-- begin --

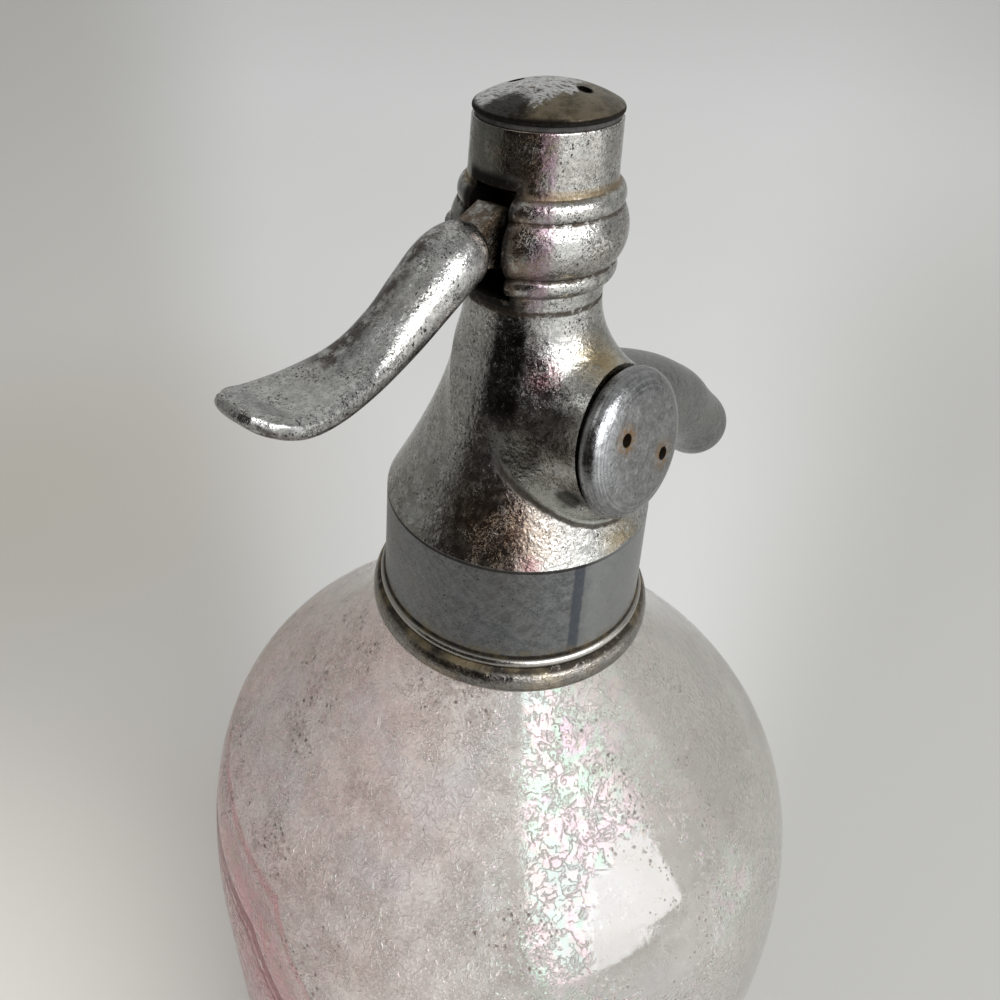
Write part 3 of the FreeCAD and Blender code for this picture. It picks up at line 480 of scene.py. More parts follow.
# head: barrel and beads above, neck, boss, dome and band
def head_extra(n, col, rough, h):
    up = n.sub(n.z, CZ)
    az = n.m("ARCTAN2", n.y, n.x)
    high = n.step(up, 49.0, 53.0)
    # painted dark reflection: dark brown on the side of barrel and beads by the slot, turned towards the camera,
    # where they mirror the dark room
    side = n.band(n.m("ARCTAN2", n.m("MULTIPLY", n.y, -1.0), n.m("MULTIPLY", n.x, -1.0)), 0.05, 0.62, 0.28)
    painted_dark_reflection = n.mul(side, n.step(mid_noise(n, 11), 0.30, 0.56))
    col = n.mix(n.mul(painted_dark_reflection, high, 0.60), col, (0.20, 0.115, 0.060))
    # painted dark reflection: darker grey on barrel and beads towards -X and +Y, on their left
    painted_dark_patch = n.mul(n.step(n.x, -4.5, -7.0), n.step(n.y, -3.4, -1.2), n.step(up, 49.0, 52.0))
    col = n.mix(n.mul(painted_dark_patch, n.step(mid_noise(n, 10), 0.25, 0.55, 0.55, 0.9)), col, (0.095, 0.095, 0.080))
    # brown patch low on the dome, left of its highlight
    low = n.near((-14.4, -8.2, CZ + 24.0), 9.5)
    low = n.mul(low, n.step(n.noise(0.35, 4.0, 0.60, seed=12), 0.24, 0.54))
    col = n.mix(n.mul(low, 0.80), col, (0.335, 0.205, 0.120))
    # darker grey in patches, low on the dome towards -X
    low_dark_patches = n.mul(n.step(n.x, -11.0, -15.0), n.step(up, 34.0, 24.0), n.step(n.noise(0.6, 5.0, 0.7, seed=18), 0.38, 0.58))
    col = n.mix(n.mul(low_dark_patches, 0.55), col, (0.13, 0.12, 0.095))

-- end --

◆ Problem statement: Repeat the lines above exactly.

◆ Result for this task:
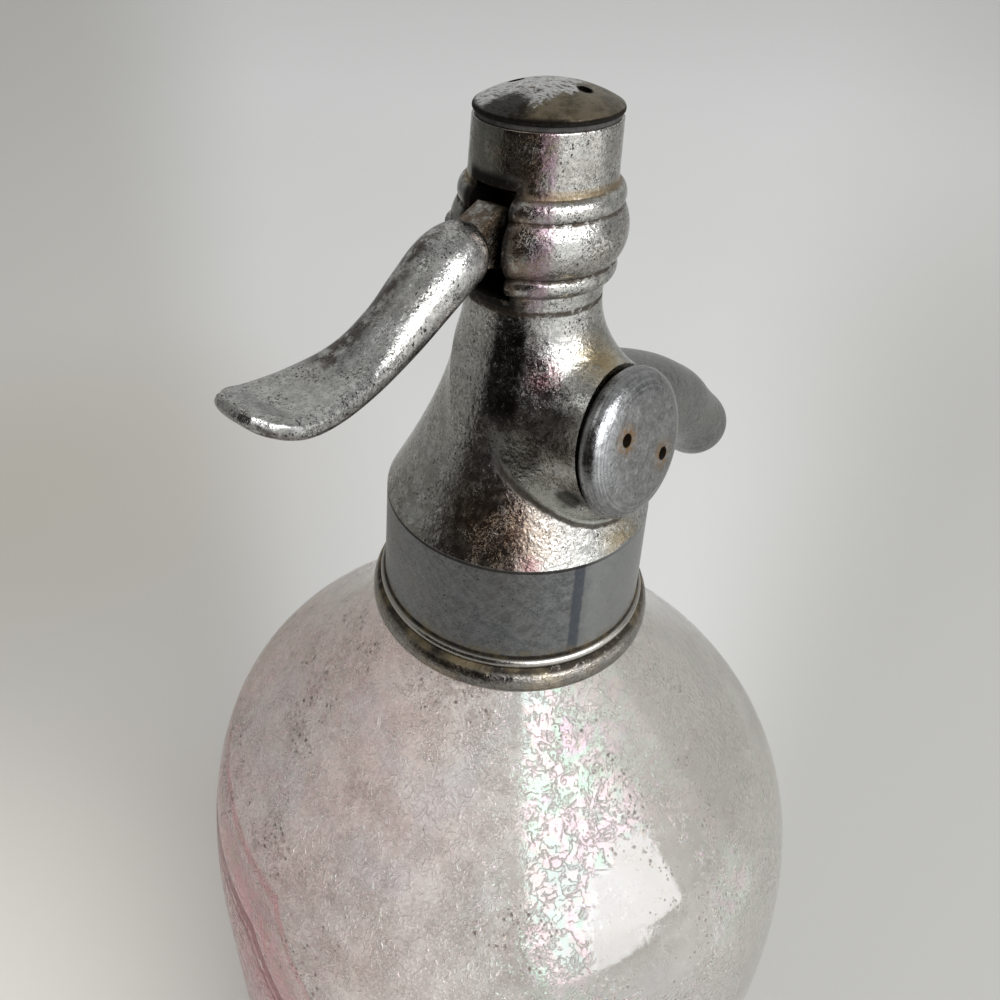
Write part 3 of the FreeCAD and Blender code for this picture. It picks up at line 480 of scene.py. More parts follow.
# head: barrel and beads above, neck, boss, dome and band
def head_extra(n, col, rough, h):
    up = n.sub(n.z, CZ)
    az = n.m("ARCTAN2", n.y, n.x)
    high = n.step(up, 49.0, 53.0)
    # painted dark reflection: dark brown on the side of barrel and beads by the slot, turned towards the camera,
    # where they mirror the dark room
    side = n.band(n.m("ARCTAN2", n.m("MULTIPLY", n.y, -1.0), n.m("MULTIPLY", n.x, -1.0)), 0.05, 0.62, 0.28)
    painted_dark_reflection = n.mul(side, n.step(mid_noise(n, 11), 0.30, 0.56))
    col = n.mix(n.mul(painted_dark_reflection, high, 0.60), col, (0.20, 0.115, 0.060))
    # painted dark reflection: darker grey on barrel and beads towards -X and +Y, on their left
    painted_dark_patch = n.mul(n.step(n.x, -4.5, -7.0), n.step(n.y, -3.4, -1.2), n.step(up, 49.0, 52.0))
    col = n.mix(n.mul(painted_dark_patch, n.step(mid_noise(n, 10), 0.25, 0.55, 0.55, 0.9)), col, (0.095, 0.095, 0.080))
    # brown patch low on the dome, left of its highlight
    low = n.near((-14.4, -8.2, CZ + 24.0), 9.5)
    low = n.mul(low, n.step(n.noise(0.35, 4.0, 0.60, seed=12), 0.24, 0.54))
    col = n.mix(n.mul(low, 0.80), col, (0.335, 0.205, 0.120))
    # darker grey in patches, low on the dome towards -X
    low_dark_patches = n.mul(n.step(n.x, -11.0, -15.0), n.step(up, 34.0, 24.0), n.step(n.noise(0.6, 5.0, 0.7, seed=18), 0.38, 0.58))
    col = n.mix(n.mul(low_dark_patches, 0.55), col, (0.13, 0.12, 0.095))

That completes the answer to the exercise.